For a guy who makes his living writing a hit comedy show, Batali oesn't look like he laughs very much. In fact, he looks exhausted—the kind of tired you'd expect from a devout Christian who runs a show about sex, drugs, and rock and roll. But he says he's learned to pick his battles—to slip in the odd wholesome joke and keep the onscreen family functional (even as the pot smoke wafts up from the basement). This Sunday, he's fronting a retreat for Act One students on the eucalyptus-lined campus of Mount St. Mary's, a Catholic college near downtown L.A.
"God has blessed me with a success that I don't understand," he tells the 60 or so people assembled in the chapel-like classroom. "I live every day wondering: Is this right? Is this where I'm supposed to be?" He tells them they'll all face this same dilemma when they break into the industry, where their new mission field is full of false idols—and lest they risk being cast out of the tribe, they'd better learn to kneel before them.

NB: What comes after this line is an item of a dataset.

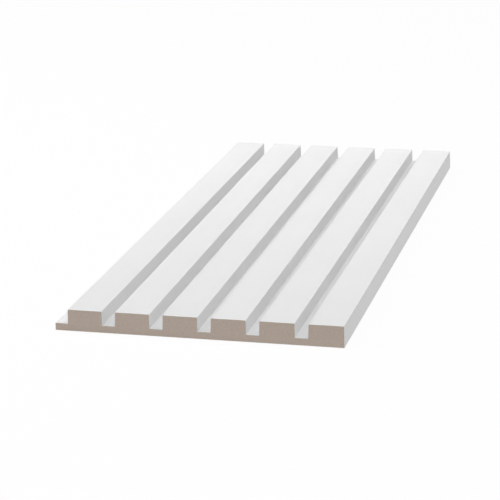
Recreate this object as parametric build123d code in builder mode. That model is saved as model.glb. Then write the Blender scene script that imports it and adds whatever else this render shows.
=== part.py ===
"""Grooved wall panel: one moulded board with flat ribs, open grooves and a lip on one long edge.

The panel lies on its flat back with the ribs up. Its width runs along X, its length along Y
and its thickness along Z, and the origin is at the middle of the back. The lip is on the -X edge
and the flush edge, where the last rib's side runs down to the back, is on the +X edge.
"""

import os
from math import radians, tan

from build123d import *

# Driving dimensions, in millimetres and degrees
panel_length = 600.0
rib_count = 6
rib_width = 29.3  # at the foot of the rib
groove_width = 10.7  # at the foot of the groove
board_thickness = 18.0
web_thickness = 6.0  # board left under each groove, and the lip's own thickness
wall_slope = 1.5  # degrees that each groove wall and the flush edge lean back from upright
arris_radius = 0.3  # outer edges, eased by sanding
root_radius = 0.3  # inside corners, softened by the cutter and the paint

# Sizes that follow
rib_pitch = rib_width + groove_width
panel_width = rib_count * rib_pitch
groove_depth = board_thickness - web_thickness
groove_mouth = groove_width + 2 * groove_depth * tan(radians(wall_slope))
edge_lean = board_thickness * tan(radians(wall_slope))
web_lean = web_thickness * tan(radians(wall_slope))

# Each groove lies on the lip's side of its rib. The first one is open to the edge, so it leaves the
# lip, and the next panel's flush edge closes it into a groove as wide as the others.
groove_shift = (groove_width - rib_pitch) / 2 - web_lean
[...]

"The guys who come out of this program, if they do it right, are going to be the guys greenlighting the next Freddy vs. Jason," says Jonathan Bock, president and founder of Grace Hill Media, the Christian PR firm Sony hired to grass-roots market The Da Vinci Code. "There's been a lot of discussion about whether they'd do that—and I think the answer is yes, they would. But that's just one movie. There are other ways to influence the business."
Like making sure no one has to suffer the sight of Pinocchio's thong-cleaved butt cheeks ever again.